NEW YORK – New research suggests that an uptick in copy number of poorly studied repeat sequences from ribosomal DNA (rDNA) corresponds with blood cell composition and kidney function features.
"This is a type of genetic variation that has never really been considered before (and hence not much was known about it)," Vardhman Rakyan, a professor at Queen Mary University of London, explained in an email, noting that "rDNA is a critical region of the genome that ultimately is involved in protein production."
In a study published in Cell Genomics on Tuesday, Rakyan and his colleagues reasoned that whole-genome sequence data from the UK Biobank project could reveal repetitive sequence features missed with other genetic profiling approaches.
"Repetitive regions are difficult to analyze and hence are left out of genetic profiling platforms, such as microarrays," Rakyan explained. "However, the UK Biobank released whole genome sequences for half a million people, which means we can now look [at] such regions and ask if they mean anything for [a certain] phenotype or disease."

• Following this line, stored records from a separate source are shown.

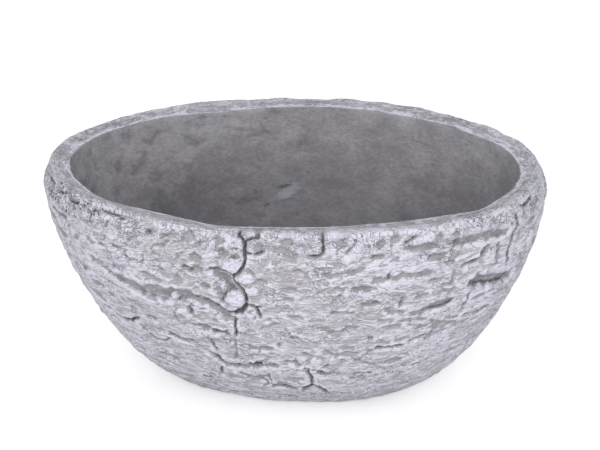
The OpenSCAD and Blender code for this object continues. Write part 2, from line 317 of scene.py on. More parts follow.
def noise(at, seed):
    """Gradient noise, about -1 to 1: each corner of the unit cell round a point has a slope of
    its own, and the eight heights they give are blended with a smooth step."""
    order, vectors, _ = hash_tables(seed)
    cell = np.floor(at).astype(int)
    inside = at - cell
    fade = inside ** 3 * (inside * (6 * inside - 15) + 10)
    total = 0
    for corner in np.ndindex(2, 2, 2):
        slope = vectors[hashed(order, cell + corner)]
        weight = np.prod(np.where(corner, fade, 1 - fade), axis=-1)
        total = total + weight * (slope * (inside - corner)).sum(-1)
    return NOISE_GAIN * total


def rough(at, seed, octaves):
    """Noise on noise: each octave is half as large and half as high as the one before."""
    shares = 0.5 ** np.arange(octaves)
    return sum(s * noise(at / s, seed + k) for k, s in enumerate(shares)) / shares.sum()


print("one sample of noise:", round(float(noise(np.array([0.3, 0.6, 0.9]), 1)), 4))


# %% Cells and steps
def cell_gap(at, seed):
    """Distance to the nearest of a set of points, one scattered in each unit cell."""
    order, _, points = hash_tables(seed)
    cell = np.floor(at).astype(int)
    gap = np.full(at.shape[:-1], np.inf)
    for shift in np.ndindex(3, 3, 3):
        corner = cell + shift - 1
        gap = np.minimum(gap, np.linalg.norm(corner + points[hashed(order, corner)] - at, axis=-1))
    return gap


def ease(value):
    """Smooth step: 0 below 0, 1 above 1, and level at both ends."""
    value = np.clip(value, 0, 1)
    return value * value * (3 - 2 * value)


def terraces(height, step, slope):
    """Plateaus one step apart, joined by a smooth rise over the last share `slope` of each."""
    level = np.floor(height / step)
    return (level + ease((height / step - level - 1 + slope) / slope)) * step


print("terraces of 0 to 1:", terraces(np.linspace(0, 1, 6), 0.5, 0.4))

# %% [markdown]
# ## Cracks, ledges, knobs and hollows
# A few marks give this bark its face: the split that runs down the front between round knobs,
# the ledges beside it, a notch to the right, and flat-floored hollows. They could be
# sculpted, or painted as a height map. Here each is a line of bearings and drops, with a depth
# and a width, and the wall is pressed in by its distance from that line.

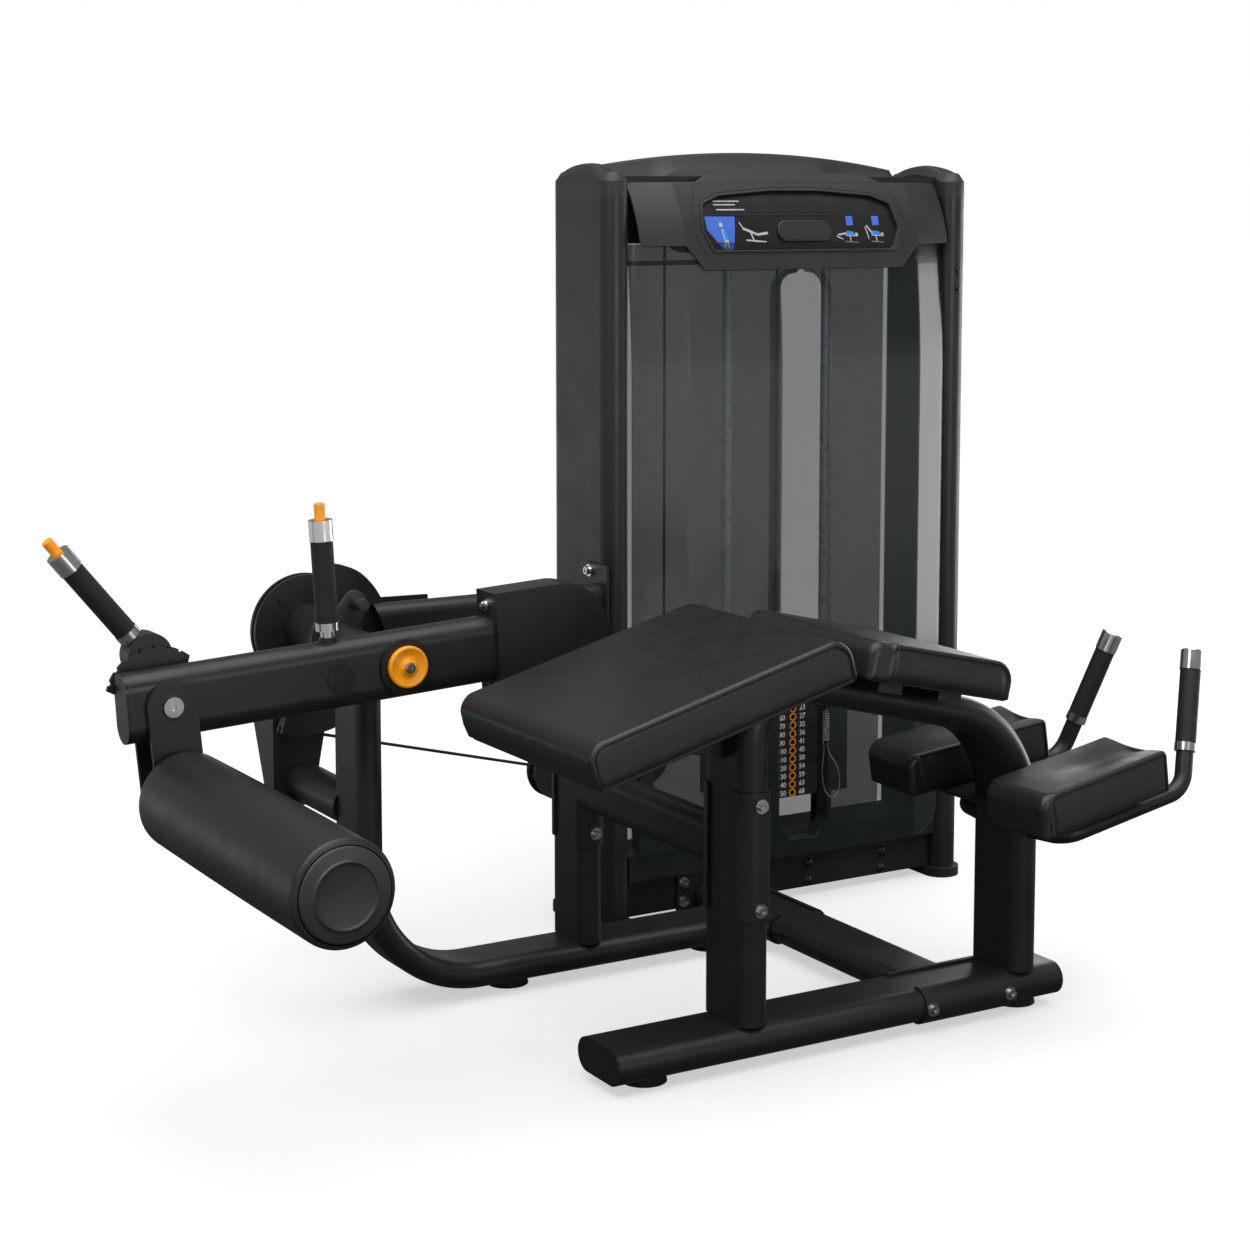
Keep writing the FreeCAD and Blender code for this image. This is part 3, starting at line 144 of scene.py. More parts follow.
M = {
    "paint": surface("paint", grey(0.0125), grey(0.0165), 0.36, bump=0.30, bump_scale=1400, distance=0.0003,
                     mottle=3.0, specular=0.42),
    "plastic": surface("plastic", grey(0.026), grey(0.031), 0.44, bump=0.4, bump_scale=1800, distance=0.00025,
                       mottle=3.0, specular=0.4),
    "gloss": surface("gloss", grey(0.010), grey(0.014), 0.32, bump=0.06, bump_scale=120, mottle=7.0,
                     specular=0.35),
    "rubber": surface("rubber", grey(0.012), grey(0.020), 0.70, bump=0.5, bump_scale=900, mottle=22,
                      specular=0.3),
    "zinc": brushed("zinc", grey(0.42), grey(0.62), 0.26),
    "chrome": surface("chrome", (0.66, 0.66, 0.67), (0.74, 0.74, 0.75), 0.16, bump=0.05, bump_scale=300,
                      metallic=1.0),
    "stack": surface("stack", grey(0.016), grey(0.026), 0.45, bump=0.6, bump_scale=500, mottle=14,
                     specular=0.35),
    "orange": surface("orange", (0.97, 0.33, 0.003), (1.0, 0.37, 0.006), 0.34, bump=0.10, bump_scale=400,
                      mottle=18, coat=0.15, specular=0.4),
    "vinyl": surface("vinyl", grey(0.0135), grey(0.0175), 0.37, bump=0.30, bump_scale=520, cells=True,
                     distance=0.0006, mottle=7, specular=0.45),
    "welt": surface("welt", grey(0.010), grey(0.015), 0.36, bump=0.3, bump_scale=700, mottle=30),
    "thread": surface("thread", grey(0.030), grey(0.055), 0.8, bump=0.6, bump_scale=2500, mottle=60),
    "board": surface("board", grey(0.010), grey(0.015), 0.6, bump=0.3, bump_scale=300, mottle=12),
    "grip": surface("grip", grey(0.010), grey(0.016), 0.58, bump=0.5, bump_scale=1200, mottle=25,
                    specular=0.35),
    "lanyard": surface("lanyard", grey(0.16), grey(0.26), 0.30, bump=0.2, bump_scale=1500, mottle=30,
                       metallic=0.7),
    "cable": surface("cable", grey(0.012), grey(0.024), 0.35, bump=0.3, bump_scale=1500, mottle=30),
    "nylon": surface("nylon", grey(0.014), grey(0.020), 0.40, bump=0.25, bump_scale=700, mottle=14,
                     specular=0.4),
    "smoked": smoked("smoked", (0.011, 0.019, 0.0165), (0.015, 0.025, 0.0215), 0.56),
    # the rods are steel; their pale blue tint and mostly diffuse brightness are a painted reflection of the
    # lights
    "rods": surface("rod_steel", (0.66, 0.74, 0.86), (0.72, 0.79, 0.90), 0.28, bump=0.02, bump_scale=300,
                    metallic=0.35),
    "plate_steel": surface("plate_steel", grey(0.085), grey(0.12), 0.34, bump=0.08, bump_scale=500,
                           metallic=0.8),
    "white": surface("white_print", grey(0.72), grey(0.80), 0.5, bump=0.1, bump_scale=900, mottle=40),
    "badge": surface("badge_face", grey(0.010), grey(0.014), 0.32, bump=0.1, bump_scale=200, mottle=5),
    # near-black painted shade, laid in grooves and in a screw recess where there is only shade
    "dark": surface("dark_hole", grey(0.004), grey(0.008), 0.8, bump=0.1, bump_scale=300, mottle=9),
}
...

In particular, the team searched through available whole-genome sequencing data for roughly 490,505 UK Biobank participants to identify copy number variants of the multi-copy 47S ribosomal DNA, which is found at multiple sites in the genome and codes for the 18S, 5.8S, and 28S ribosomal RNAs behind protein-producing ribosomal components.
From there, the researchers brought in additional genetic and phenotypic data — ranging from genetic variation to blood protein and biomarker measurements — for White British participants to perform genome-wide association, phenome-wide association, and other analyses focused on the consequences of rDNA copy number variation.

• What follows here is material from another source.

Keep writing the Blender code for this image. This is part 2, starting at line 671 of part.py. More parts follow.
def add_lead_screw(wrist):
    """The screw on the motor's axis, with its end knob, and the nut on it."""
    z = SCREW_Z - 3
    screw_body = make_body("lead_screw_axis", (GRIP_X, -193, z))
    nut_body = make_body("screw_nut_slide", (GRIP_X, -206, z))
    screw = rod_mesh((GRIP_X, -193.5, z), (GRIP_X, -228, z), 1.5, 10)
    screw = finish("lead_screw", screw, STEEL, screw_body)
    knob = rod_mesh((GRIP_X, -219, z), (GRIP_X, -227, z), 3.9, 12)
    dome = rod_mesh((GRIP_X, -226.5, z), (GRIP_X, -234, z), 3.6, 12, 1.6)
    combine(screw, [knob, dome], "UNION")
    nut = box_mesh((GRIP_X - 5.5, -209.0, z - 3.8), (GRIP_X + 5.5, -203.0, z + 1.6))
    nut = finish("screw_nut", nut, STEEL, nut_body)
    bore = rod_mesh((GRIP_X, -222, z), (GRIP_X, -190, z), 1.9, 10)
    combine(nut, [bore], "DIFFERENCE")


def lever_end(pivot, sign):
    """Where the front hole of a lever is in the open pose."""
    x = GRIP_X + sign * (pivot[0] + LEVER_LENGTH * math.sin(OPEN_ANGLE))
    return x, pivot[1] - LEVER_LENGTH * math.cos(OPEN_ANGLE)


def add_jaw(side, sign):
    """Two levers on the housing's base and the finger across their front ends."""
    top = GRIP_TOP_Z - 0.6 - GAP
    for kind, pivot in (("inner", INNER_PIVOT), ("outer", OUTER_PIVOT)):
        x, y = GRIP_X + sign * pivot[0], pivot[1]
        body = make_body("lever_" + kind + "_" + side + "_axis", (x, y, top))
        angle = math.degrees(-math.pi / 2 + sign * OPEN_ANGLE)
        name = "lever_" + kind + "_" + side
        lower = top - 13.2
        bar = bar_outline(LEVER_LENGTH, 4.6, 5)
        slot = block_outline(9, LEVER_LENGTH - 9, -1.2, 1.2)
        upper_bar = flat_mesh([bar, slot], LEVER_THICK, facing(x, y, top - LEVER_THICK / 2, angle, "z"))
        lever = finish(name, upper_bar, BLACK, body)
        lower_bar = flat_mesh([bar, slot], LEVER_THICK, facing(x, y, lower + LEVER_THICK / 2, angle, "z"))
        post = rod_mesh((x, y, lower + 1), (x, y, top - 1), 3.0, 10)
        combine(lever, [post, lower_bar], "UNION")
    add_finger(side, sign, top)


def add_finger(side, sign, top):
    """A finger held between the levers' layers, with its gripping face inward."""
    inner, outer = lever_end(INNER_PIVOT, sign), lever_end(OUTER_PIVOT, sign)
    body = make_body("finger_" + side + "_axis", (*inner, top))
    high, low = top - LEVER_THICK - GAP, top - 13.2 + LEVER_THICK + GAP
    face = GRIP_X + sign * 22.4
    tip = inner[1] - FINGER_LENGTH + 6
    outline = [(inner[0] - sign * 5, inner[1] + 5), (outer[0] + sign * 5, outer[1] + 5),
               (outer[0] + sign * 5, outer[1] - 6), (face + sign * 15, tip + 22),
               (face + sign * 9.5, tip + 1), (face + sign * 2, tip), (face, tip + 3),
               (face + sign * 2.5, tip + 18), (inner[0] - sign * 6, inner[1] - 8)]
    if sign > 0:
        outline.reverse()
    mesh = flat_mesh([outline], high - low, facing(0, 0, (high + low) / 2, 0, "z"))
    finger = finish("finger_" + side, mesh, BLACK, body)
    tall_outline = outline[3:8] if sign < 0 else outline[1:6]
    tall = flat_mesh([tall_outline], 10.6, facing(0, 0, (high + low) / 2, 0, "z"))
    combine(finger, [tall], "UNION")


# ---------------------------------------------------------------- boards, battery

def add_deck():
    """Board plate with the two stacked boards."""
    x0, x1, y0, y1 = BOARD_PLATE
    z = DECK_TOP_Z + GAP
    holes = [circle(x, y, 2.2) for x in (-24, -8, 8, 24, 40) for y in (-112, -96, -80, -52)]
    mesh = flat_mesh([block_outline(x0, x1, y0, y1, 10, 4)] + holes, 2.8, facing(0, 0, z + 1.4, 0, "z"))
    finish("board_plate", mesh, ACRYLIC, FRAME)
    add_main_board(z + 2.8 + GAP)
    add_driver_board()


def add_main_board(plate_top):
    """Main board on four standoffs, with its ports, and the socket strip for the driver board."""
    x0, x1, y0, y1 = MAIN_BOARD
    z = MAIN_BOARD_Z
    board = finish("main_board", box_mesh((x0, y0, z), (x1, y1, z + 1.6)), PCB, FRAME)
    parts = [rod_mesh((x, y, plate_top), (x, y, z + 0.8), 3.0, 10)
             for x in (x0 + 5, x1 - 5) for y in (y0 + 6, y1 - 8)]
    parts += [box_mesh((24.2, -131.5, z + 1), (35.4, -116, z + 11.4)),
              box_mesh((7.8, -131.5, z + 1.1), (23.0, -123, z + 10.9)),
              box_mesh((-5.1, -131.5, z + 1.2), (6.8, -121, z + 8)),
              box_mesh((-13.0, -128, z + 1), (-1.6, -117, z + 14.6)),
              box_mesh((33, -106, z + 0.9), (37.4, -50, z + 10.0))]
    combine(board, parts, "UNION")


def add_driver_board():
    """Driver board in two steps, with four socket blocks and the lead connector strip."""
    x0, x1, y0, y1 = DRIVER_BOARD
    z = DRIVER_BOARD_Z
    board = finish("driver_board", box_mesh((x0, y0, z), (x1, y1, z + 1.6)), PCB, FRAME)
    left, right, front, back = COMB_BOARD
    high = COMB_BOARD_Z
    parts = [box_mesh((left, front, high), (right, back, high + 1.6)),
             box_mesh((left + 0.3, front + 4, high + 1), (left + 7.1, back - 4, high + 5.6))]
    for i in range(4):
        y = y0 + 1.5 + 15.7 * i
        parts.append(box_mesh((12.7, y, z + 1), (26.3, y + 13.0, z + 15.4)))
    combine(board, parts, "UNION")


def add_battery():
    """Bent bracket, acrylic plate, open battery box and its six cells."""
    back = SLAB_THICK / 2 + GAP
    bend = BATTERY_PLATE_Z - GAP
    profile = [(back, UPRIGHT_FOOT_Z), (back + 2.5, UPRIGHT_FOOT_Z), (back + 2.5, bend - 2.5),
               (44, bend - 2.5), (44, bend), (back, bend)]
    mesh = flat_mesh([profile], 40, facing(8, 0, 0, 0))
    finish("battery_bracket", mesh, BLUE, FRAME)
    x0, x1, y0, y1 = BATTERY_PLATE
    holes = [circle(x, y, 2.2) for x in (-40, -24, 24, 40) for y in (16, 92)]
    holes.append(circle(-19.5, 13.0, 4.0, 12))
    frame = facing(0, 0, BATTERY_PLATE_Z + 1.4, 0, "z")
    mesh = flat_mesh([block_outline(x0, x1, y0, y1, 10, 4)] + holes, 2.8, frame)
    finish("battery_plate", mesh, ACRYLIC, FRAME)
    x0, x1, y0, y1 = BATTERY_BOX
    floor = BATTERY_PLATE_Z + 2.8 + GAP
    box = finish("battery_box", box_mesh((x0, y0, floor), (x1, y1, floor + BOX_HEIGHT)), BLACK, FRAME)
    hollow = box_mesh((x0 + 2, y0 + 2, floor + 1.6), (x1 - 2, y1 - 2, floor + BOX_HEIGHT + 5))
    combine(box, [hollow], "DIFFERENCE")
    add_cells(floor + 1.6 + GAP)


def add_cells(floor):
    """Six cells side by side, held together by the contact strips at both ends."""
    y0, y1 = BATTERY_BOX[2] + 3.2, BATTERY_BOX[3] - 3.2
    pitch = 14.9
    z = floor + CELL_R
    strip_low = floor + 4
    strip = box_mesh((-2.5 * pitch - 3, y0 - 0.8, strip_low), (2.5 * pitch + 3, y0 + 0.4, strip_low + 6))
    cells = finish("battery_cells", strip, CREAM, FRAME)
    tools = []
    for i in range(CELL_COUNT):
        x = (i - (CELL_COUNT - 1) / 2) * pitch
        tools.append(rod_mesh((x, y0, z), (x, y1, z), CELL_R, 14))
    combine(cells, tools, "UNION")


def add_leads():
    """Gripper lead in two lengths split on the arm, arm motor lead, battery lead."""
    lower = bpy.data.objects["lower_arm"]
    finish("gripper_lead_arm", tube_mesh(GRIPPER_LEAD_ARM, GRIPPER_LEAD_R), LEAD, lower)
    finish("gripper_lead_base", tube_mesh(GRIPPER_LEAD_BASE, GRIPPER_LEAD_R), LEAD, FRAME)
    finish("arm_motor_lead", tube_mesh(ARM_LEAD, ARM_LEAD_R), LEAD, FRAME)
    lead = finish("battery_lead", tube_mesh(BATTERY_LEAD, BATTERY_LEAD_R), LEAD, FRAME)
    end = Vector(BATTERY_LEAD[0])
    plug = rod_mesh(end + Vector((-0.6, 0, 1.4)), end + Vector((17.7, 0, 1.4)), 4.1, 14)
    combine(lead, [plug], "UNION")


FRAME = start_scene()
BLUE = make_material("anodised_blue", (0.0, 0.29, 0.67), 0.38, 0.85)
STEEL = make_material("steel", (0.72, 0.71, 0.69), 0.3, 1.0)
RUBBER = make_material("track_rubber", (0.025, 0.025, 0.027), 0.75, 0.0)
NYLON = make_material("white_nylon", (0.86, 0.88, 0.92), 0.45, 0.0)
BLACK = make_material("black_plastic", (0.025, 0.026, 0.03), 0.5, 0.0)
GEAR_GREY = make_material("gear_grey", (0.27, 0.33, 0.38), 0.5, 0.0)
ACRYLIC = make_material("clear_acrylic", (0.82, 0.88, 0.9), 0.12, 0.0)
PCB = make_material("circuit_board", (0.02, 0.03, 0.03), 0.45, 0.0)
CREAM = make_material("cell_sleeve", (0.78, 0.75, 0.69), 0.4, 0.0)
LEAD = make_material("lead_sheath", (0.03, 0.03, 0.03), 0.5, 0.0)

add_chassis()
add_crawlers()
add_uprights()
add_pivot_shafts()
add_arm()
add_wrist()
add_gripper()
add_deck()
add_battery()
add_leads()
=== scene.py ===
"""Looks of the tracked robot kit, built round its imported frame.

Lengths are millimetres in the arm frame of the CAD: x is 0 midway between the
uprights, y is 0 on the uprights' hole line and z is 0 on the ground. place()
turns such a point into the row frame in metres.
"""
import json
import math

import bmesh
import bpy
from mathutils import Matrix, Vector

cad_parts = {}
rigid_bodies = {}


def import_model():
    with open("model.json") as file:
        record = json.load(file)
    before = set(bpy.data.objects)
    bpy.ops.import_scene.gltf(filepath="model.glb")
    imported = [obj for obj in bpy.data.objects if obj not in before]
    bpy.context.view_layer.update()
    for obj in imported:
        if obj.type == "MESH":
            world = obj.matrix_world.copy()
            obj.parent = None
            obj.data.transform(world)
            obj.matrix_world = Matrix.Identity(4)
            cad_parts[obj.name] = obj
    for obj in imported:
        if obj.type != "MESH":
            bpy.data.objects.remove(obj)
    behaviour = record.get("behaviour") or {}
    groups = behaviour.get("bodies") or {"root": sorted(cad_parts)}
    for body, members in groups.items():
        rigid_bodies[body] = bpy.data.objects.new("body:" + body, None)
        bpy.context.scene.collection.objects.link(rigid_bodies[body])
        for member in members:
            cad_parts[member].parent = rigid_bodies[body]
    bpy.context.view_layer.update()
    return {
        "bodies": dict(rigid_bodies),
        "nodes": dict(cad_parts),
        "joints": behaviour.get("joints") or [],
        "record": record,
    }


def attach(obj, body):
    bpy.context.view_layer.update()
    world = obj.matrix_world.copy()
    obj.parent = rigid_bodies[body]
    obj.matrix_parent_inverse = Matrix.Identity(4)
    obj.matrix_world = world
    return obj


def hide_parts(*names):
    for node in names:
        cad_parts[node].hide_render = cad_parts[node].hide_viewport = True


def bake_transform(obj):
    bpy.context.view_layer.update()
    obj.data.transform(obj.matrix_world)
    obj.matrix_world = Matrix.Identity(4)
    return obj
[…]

Together, their results pointed to apparent ties between rDNA copy number and estimated glomerular filtration, a measure of kidney function, in the White, European-ancestry participants. While relatively low rDNA copy numbers coincided with increased kidney function, for example, they saw poorer-than-usual kidney function as rDNA copy numbers crept up.
Likewise, the representation of certain blood cell subtypes, particularly neutrophil immune cells, and the presence of related inflammation markers tended to increase alongside higher-than-usual copy numbers of the rDNA sequences considered.
"Our analyses support rDNA [copy number] variation being a genetic influence on hematological profiles and renal function in humans," the authors reported, noting that "further mechanistic investigation is limited by the lack of suitable methods for the controlled genetic manipulation of rDNA [copy number] in mammalian cells."
Although the investigators did not have sufficient samples sizes to do the same level of analyses in other populations, they noted that their initial analyses hinted at comparable patterns in non-European ancestry groups.
"Our next steps are to understand the mechanism and look at how rDNA copy number variation impacts other phenotypes," Rakyan explained. "Ultimately this will be very useful for improved genetic risk prediction, and possibly treatments that target the ribosome."